Особенно эти чумазые и аристократы духа в устах Репина, еще недавно стенавшего по поводу закона о «кухаркиных» детях, характерны. Ничем, кроме лицемерия, тут и не пахнет. По справедливому замечанию М. Волошина, «Репин молодых наделяет собственной своей психологией»601. Ну и словечко погром, конечно, пробирало многих поклонников Репина до липкого пота…
Обвинения художника не были сказаны в состоянии душевного потрясения. Об их обдуманности свидетельствовали многочисленные последующие заявления, сделанные им в Пенатах. По словам Репина, «Балашов был подкуплен». «…Это один из результатов того движения, которое мы сейчас замечаем в искусстве, где царят так называемые “новаторы”, всевозможные “Бурлюки”, где раздаются их призывы к новому искусству и уничтожению искусства старого»602.
Опасность произошедшего уловил М. Волошин: «Балашов оказал большую услугу Репину и весьма плохую новому искусству. Борьба посредством истребления и запрещения всегда приводит к результатам обратным: она дает силы слабому и оживляет то, что умерло»603.
И далее: «Человеческому духу свойственно канонизировать людей после их смерти, а произведения – после их уничтожения или цензурного запрещения. Свойство это естественное и довольно безопасное, если только операция производится над писателем, действительно умершим, или произведением, действительно уничтоженным. Преувеличенная оценка того, что перестало существовать, как активная сила, никому особенного зла принести не может. Совсем иное получается, когда канонизации подвергаются живые люди и не совсем уничтоженные произведения. Положение писателя, канонизированного при жизни, становится невыносимым, а сам он нестерпимым для окружающих, потому что заканонизированными оказываются, прежде всего, его человеческие слабости, художественные пороки и умственные недостатки. То же бывает и с произведениями, которые, в этом случае, становятся рассадниками дурного вкуса и очагами настоящей художественной заразы»604.
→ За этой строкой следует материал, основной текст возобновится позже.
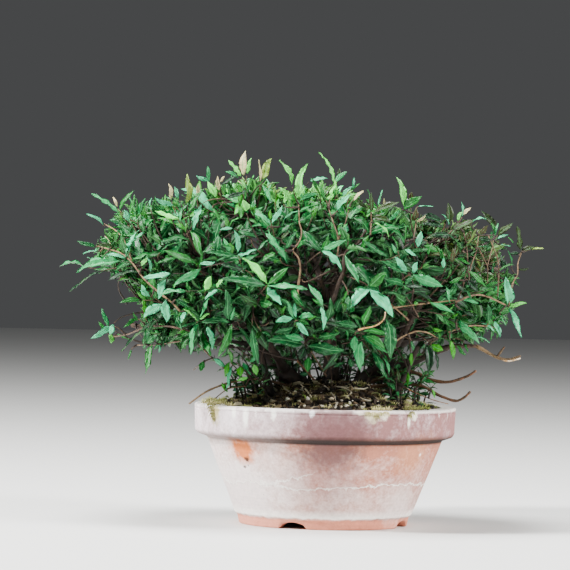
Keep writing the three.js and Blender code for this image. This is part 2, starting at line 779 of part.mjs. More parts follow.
// The origin is under the middle of the whole, on the surface that the foot stands on
const middle = new THREE.Box3().setFromObject(model).getCenter(new THREE.Vector3());
model.position.set(-middle.x, -middle.y, 0).divideScalar(GRID).round().multiplyScalar(GRID);

export default model;
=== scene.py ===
"""An Asiatic jasmine grown as a small bonsai in a terracotta training pot.

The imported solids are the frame. Over them this script makes the turned pot with its lime bloom, the soil
with its grains, moss and litter, the stems and runners, and more than nine hundred leafy shoots.

Shapes are worked out in millimetres about the pot's own axis, with the foot at z = 0, the viewer on the -Y
side and +X to the viewer's right, and are moved to the frame's place when they become meshes.
"""

import math
from functools import partial

import bpy
import numpy as np
from mathutils import Euler, Matrix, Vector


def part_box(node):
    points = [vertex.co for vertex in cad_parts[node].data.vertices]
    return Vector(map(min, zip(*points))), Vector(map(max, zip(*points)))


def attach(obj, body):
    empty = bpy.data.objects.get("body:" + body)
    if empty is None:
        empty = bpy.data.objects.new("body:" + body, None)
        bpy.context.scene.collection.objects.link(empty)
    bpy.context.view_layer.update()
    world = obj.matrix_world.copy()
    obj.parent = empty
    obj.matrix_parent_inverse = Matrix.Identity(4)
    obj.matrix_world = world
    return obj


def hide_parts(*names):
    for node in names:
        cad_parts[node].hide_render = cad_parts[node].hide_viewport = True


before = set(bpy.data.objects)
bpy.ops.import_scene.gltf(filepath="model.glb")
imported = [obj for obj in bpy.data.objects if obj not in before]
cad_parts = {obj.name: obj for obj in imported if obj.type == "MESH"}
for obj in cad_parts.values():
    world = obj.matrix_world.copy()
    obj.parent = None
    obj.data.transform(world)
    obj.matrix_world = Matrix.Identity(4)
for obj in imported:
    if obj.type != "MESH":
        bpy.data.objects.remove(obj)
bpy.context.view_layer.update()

bl_info = {
    "name": "Asiatic jasmine bonsai",
    "version": (1, 0, 0),
    "blender": (4, 5, 0),
    "location": "3D Viewport > Sidebar > Jasmine",
    "description": "A small-leaved jasmine in a terracotta pot, with soil, moss and runners",
    "category": "Add Mesh",
}

MM = 0.001
POT_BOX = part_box("pot")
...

Тем временем из Императорского Эрмитажа в Третьяковскую галерею были приглашены лучшие реставраторы Д.Ф. Богословский и И.И. Васильев.
Да и сам «Репин приехал в Москву. Остановился в гостинице “Княжий двор” на Волхонке. Здесь его посетила делегация именитых москвичей, депутат Государственной думы Ледницкий, Бунин, Шаляпин и еще кто-то, кажется, художник Коровин, и от имени Москвы трогательно просили у Репина прощения за то, что Москва не уберегла его картины»605.
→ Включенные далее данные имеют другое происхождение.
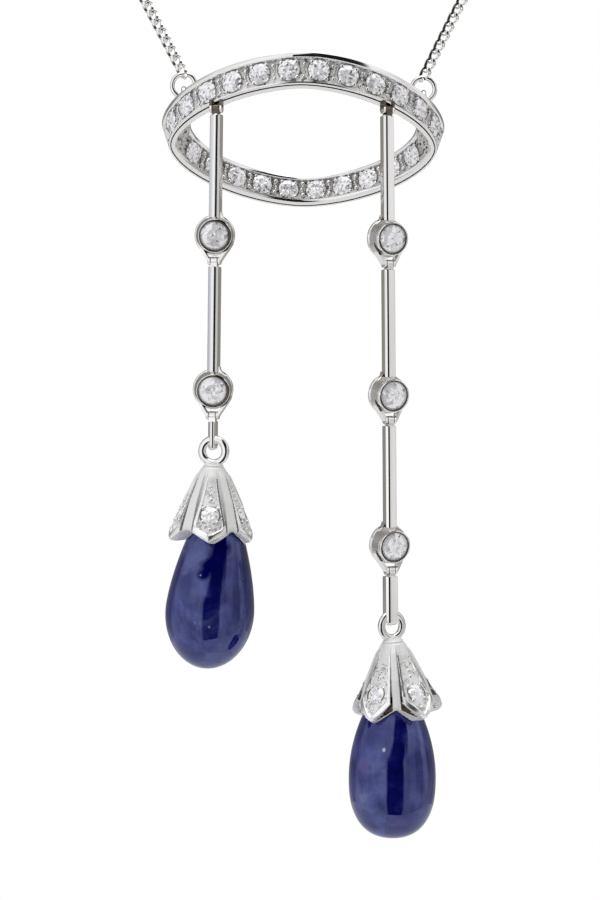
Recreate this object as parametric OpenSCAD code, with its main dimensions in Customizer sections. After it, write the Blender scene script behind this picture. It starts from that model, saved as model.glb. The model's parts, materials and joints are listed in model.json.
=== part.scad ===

Поднятый в прессе психоз вызвал целый поток сочувственных писем и телеграмм в адрес И.Е. Репина. 436 таких посланий передали ему в специально изготовленном для этого случая резном ларце-«изголовнике»606.
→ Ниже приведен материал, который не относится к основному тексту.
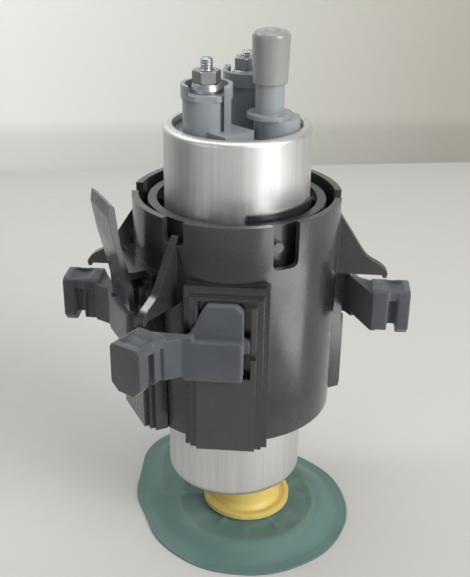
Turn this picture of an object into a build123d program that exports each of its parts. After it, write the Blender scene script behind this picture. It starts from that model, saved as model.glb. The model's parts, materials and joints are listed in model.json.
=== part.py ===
from build123d import *
import math
import os

# An electric fuel pump in its tank holder: a crimped can with the motor and a
# vaned impeller inside, a plastic end cap with two studs and an outlet nipple,
# a strainer on an inlet neck, and a moulded holder on rubber mounts.
# Millimetres. The origin is on the can's axis, at the strainer's underside.
# +Z points up, to the outlet, and the viewer stands on the -Y side.

# Fits
FIT = 0.05
SEAT_GAP = 0.1
FUSE = 0.5

# Can
CAN_RADIUS = 21.5
CAN_WALL = 1.5
CAN_LENGTH = 116.5
CAN_BASE_HEIGHT = 20.0
CAN_LIP_RADIUS = 18.9
CAN_LOWER_EDGE = 2.4
CAN_UPPER_EDGE = 1.5

# Inlet cover and its neck for the strainer
COVER_THICKNESS = 5.0
COVER_PILOT = 1.1
COVER_PILOT_GAP = 0.3
INLET_OFFSET = 4.4
SPIGOT_RADIUS = 8.0
SPIGOT_LENGTH = 9.5
INLET_BORE_RADIUS = 5.5
INLET_POCKET_ROOF = 3.5
INLET_CHANNEL_HEIGHT = 2.6
INLET_CHANNEL_WIDTH = 5.0
INLET_PORT_RADIUS = 1.8

# Impeller and its chamber
IMPELLER_RADIUS = 15.5
IMPELLER_THICKNESS = 3.6
IMPELLER_SIDE_GAP = 0.3
IMPELLER_TIP_GAP = 0.3
VANE_COUNT = 31
VANE_SLOT_LENGTH = 2.5
VANE_SLOT_WIDTH = 1.5
VANE_RIM = 0.8
VANE_SWEEP = 12.0
HOUSING_THICKNESS = 7.0
HOUSING_BOSS_RADIUS = 6.2
HOUSING_BOSS_HEIGHT = 4.0
CHANNEL_WIDTH = 2.4
CHANNEL_DEPTH = 1.6
OUTLET_PORT_RADIUS = 1.8
OUTLET_PORT_AZIMUTH = 40.0

# Shaft, bushes and thrust pad
SHAFT_RADIUS = 2.5
SHAFT_FLAT = 0.6
BUSH_RADIUS = 4.0
LOWER_BUSH_LENGTH = 8.0
UPPER_BUSH_LENGTH = 8.0
PAD_RADIUS = 3.0
PAD_THICKNESS = 0.9
PAD_SINK = 0.3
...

Московские газеты сообщали: «Для окончательной реставрации своей картины “Царь Иоанн Грозный и Его сын” прибыл в Третьяковскую галерею и занялся работой художник И.Е. Репин»607.
20 февраля Репин рассказал Чуковскому «по секрету» («только никому не говорите»), что «он, исправляя, “тронул” “Иоанна” кистью во многих других местах – “чуть-чуть” – “не удержался”»608.
О том, как он «тронул», сохранился любопытный рассказ И.Э. Грабаря:
«И.С. Остроухов, возглавлявший до того галерею, тотчас же после печального инцидента вышел в отставку. Московская городская дума, которая была хозяином галереи, избрала на его место меня. Когда приехал Репин, я, не извещенный им заранее, случайно был за городом и попал в галерею только к концу дня. Каково же было мое удивление, когда мой помощник по галерее Н.Н. Черногубов сказал мне спокойным голосом: “Илья Ефимович был сегодня, реставрировал ‘Ивана Грозного’ и очень жалел, что Вас не застал, так как он сегодня же уезжает”.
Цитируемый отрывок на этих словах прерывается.